══ Dataset records
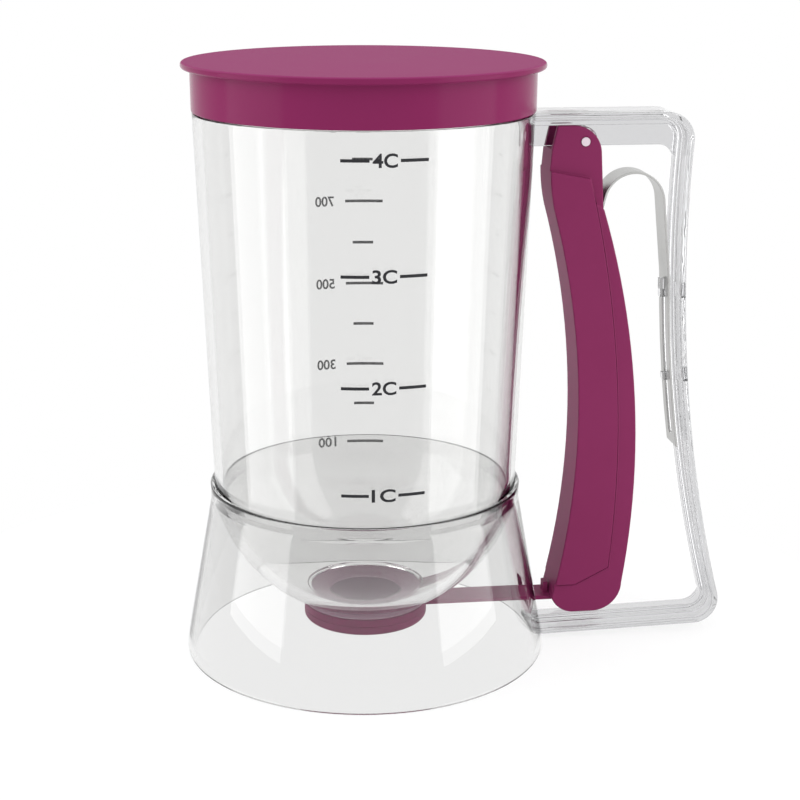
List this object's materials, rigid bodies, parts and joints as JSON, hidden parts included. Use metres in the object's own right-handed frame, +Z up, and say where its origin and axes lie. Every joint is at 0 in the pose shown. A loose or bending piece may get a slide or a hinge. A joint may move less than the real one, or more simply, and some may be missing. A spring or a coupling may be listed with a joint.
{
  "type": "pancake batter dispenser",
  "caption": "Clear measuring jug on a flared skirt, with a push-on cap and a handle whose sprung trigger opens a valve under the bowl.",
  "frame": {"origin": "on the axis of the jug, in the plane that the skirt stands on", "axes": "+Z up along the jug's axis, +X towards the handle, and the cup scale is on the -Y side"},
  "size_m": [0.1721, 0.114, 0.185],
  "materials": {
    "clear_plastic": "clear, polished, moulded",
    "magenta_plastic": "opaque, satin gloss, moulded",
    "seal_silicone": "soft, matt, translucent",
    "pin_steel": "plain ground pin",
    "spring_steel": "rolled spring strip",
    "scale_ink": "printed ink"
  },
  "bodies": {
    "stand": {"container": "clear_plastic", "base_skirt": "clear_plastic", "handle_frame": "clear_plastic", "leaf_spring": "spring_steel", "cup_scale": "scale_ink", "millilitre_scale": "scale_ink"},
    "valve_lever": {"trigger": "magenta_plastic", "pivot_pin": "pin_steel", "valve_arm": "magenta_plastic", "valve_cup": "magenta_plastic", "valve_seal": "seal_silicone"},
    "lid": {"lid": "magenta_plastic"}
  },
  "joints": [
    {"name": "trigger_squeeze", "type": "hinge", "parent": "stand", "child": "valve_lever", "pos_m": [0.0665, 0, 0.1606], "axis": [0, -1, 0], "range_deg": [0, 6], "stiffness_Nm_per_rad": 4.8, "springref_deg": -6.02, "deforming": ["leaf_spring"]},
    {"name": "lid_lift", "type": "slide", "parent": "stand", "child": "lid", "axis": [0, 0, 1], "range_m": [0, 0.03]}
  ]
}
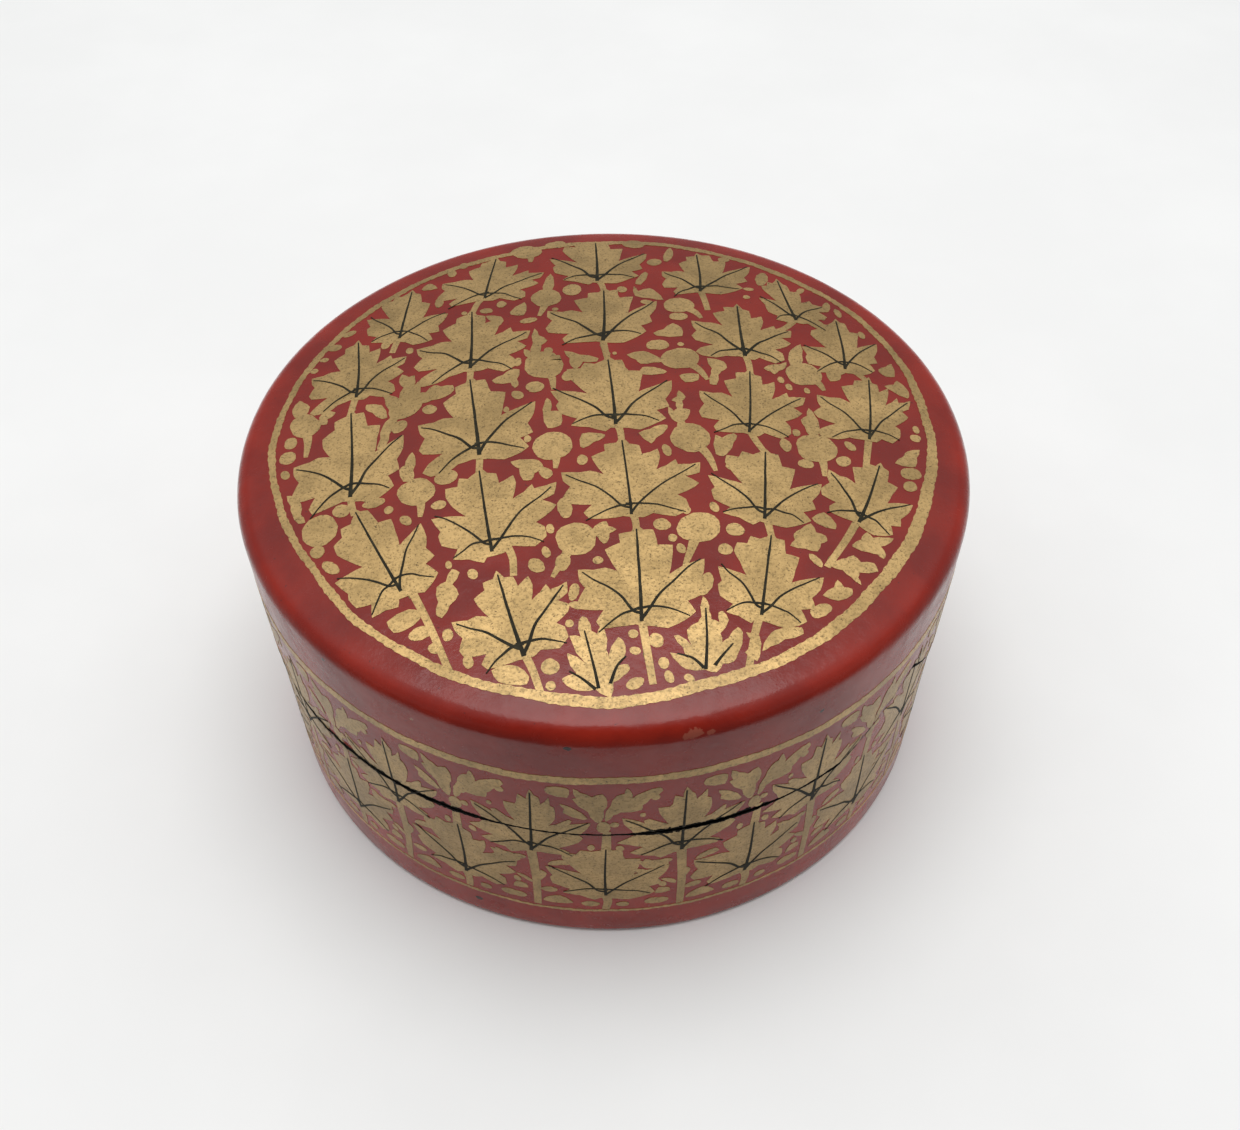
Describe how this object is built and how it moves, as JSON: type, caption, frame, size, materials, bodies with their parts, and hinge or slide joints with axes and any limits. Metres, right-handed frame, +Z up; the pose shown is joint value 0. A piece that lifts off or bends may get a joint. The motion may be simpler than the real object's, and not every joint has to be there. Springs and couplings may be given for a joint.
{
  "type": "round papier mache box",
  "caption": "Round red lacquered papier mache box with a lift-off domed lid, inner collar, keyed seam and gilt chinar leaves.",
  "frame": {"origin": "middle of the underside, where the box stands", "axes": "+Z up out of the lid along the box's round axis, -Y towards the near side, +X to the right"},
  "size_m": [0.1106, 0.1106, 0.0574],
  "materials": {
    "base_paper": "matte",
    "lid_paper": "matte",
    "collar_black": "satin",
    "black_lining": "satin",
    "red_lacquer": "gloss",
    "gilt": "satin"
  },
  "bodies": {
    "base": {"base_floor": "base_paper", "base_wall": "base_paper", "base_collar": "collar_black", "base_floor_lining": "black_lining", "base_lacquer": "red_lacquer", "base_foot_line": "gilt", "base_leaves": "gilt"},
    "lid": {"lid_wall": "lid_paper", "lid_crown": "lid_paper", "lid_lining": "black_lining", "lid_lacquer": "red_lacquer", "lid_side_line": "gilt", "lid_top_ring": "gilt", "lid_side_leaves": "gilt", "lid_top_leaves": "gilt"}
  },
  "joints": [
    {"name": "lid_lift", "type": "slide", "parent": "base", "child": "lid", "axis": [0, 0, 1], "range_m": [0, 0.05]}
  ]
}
════
Write the data out again in full and exactly.

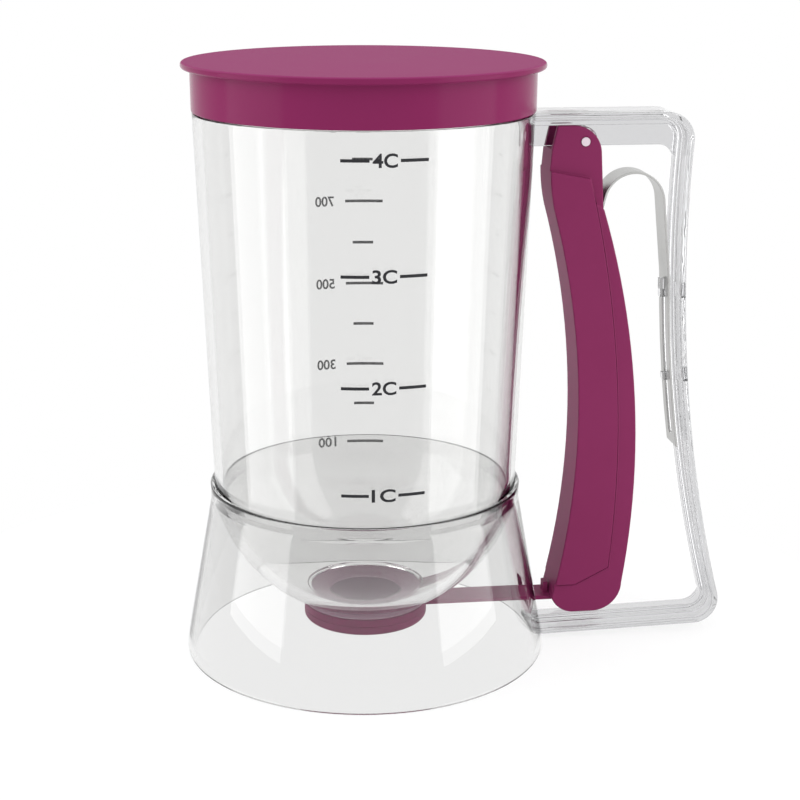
List this object's materials, rigid bodies, parts and joints as JSON, hidden parts included. Use metres in the object's own right-handed frame, +Z up, and say where its origin and axes lie. Every joint is at 0 in the pose shown. A loose or bending piece may get a slide or a hinge. A joint may move less than the real one, or more simply, and some may be missing. A spring or a coupling may be listed with a joint.
{
  "type": "pancake batter dispenser",
  "caption": "Clear measuring jug on a flared skirt, with a push-on cap and a handle whose sprung trigger opens a valve under the bowl.",
  "frame": {"origin": "on the axis of the jug, in the plane that the skirt stands on", "axes": "+Z up along the jug's axis, +X towards the handle, and the cup scale is on the -Y side"},
  "size_m": [0.1721, 0.114, 0.185],
  "materials": {
    "clear_plastic": "clear, polished, moulded",
    "magenta_plastic": "opaque, satin gloss, moulded",
    "seal_silicone": "soft, matt, translucent",
    "pin_steel": "plain ground pin",
    "spring_steel": "rolled spring strip",
    "scale_ink": "printed ink"
  },
  "bodies": {
    "stand": {"container": "clear_plastic", "base_skirt": "clear_plastic", "handle_frame": "clear_plastic", "leaf_spring": "spring_steel", "cup_scale": "scale_ink", "millilitre_scale": "scale_ink"},
    "valve_lever": {"trigger": "magenta_plastic", "pivot_pin": "pin_steel", "valve_arm": "magenta_plastic", "valve_cup": "magenta_plastic", "valve_seal": "seal_silicone"},
    "lid": {"lid": "magenta_plastic"}
  },
  "joints": [
    {"name": "trigger_squeeze", "type": "hinge", "parent": "stand", "child": "valve_lever", "pos_m": [0.0665, 0, 0.1606], "axis": [0, -1, 0], "range_deg": [0, 6], "stiffness_Nm_per_rad": 4.8, "springref_deg": -6.02, "deforming": ["leaf_spring"]},
    {"name": "lid_lift", "type": "slide", "parent": "stand", "child": "lid", "axis": [0, 0, 1], "range_m": [0, 0.03]}
  ]
}
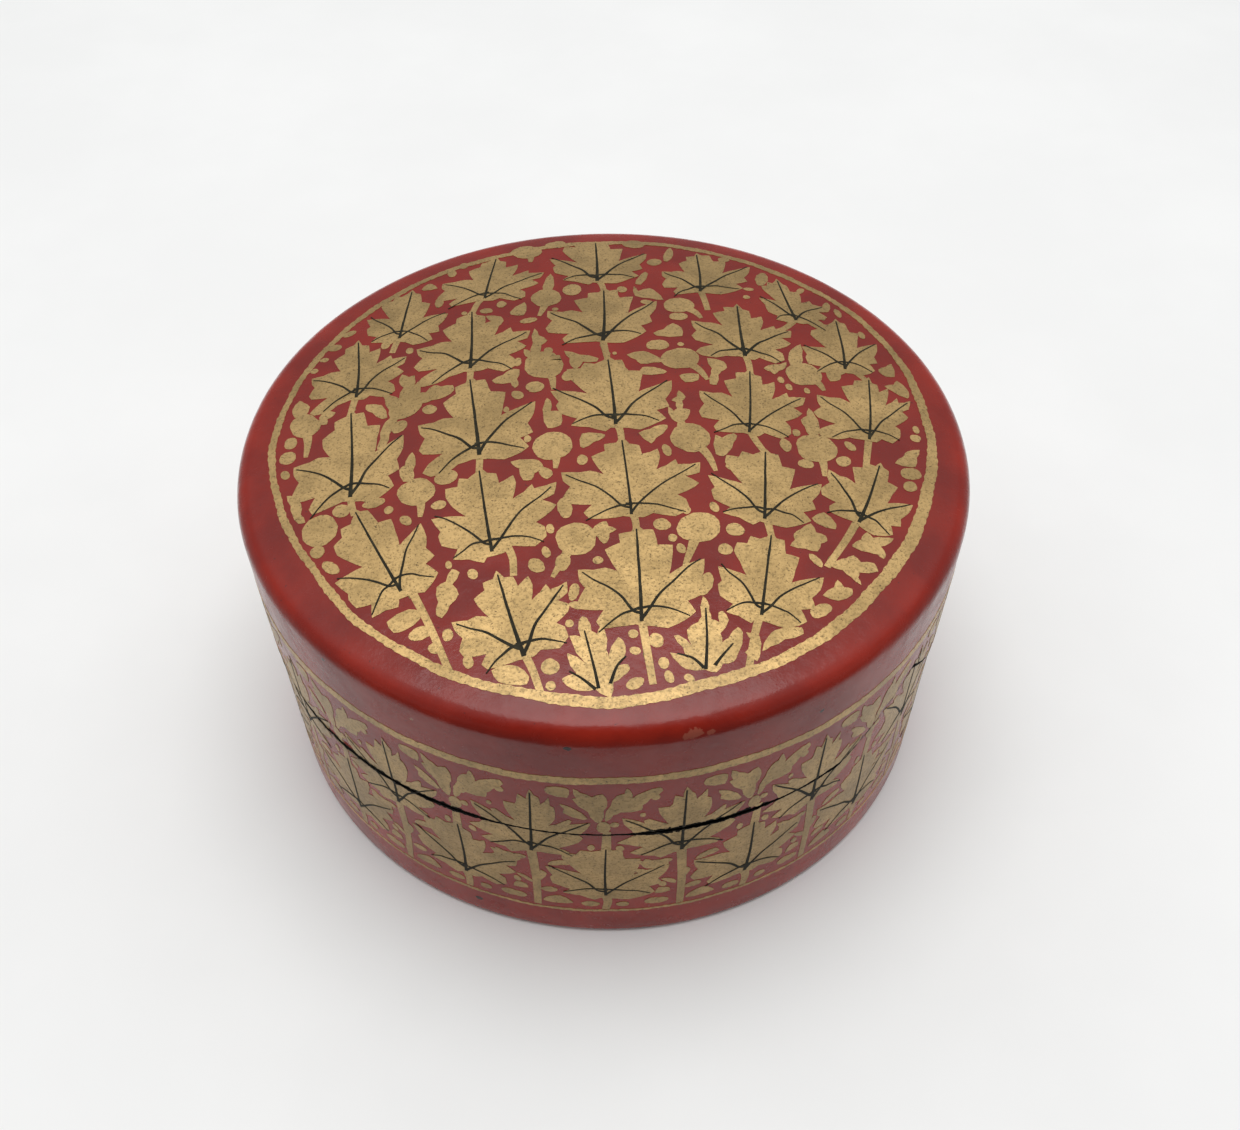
Describe how this object is built and how it moves, as JSON: type, caption, frame, size, materials, bodies with their parts, and hinge or slide joints with axes and any limits. Metres, right-handed frame, +Z up; the pose shown is joint value 0. A piece that lifts off or bends may get a joint. The motion may be simpler than the real object's, and not every joint has to be there. Springs and couplings may be given for a joint.
{
  "type": "round papier mache box",
  "caption": "Round red lacquered papier mache box with a lift-off domed lid, inner collar, keyed seam and gilt chinar leaves.",
  "frame": {"origin": "middle of the underside, where the box stands", "axes": "+Z up out of the lid along the box's round axis, -Y towards the near side, +X to the right"},
  "size_m": [0.1106, 0.1106, 0.0574],
  "materials": {
    "base_paper": "matte",
    "lid_paper": "matte",
    "collar_black": "satin",
    "black_lining": "satin",
    "red_lacquer": "gloss",
    "gilt": "satin"
  },
  "bodies": {
    "base": {"base_floor": "base_paper", "base_wall": "base_paper", "base_collar": "collar_black", "base_floor_lining": "black_lining", "base_lacquer": "red_lacquer", "base_foot_line": "gilt", "base_leaves": "gilt"},
    "lid": {"lid_wall": "lid_paper", "lid_crown": "lid_paper", "lid_lining": "black_lining", "lid_lacquer": "red_lacquer", "lid_side_line": "gilt", "lid_top_ring": "gilt", "lid_side_leaves": "gilt", "lid_top_leaves": "gilt"}
  },
  "joints": [
    {"name": "lid_lift", "type": "slide", "parent": "base", "child": "lid", "axis": [0, 0, 1], "range_m": [0, 0.05]}
  ]
}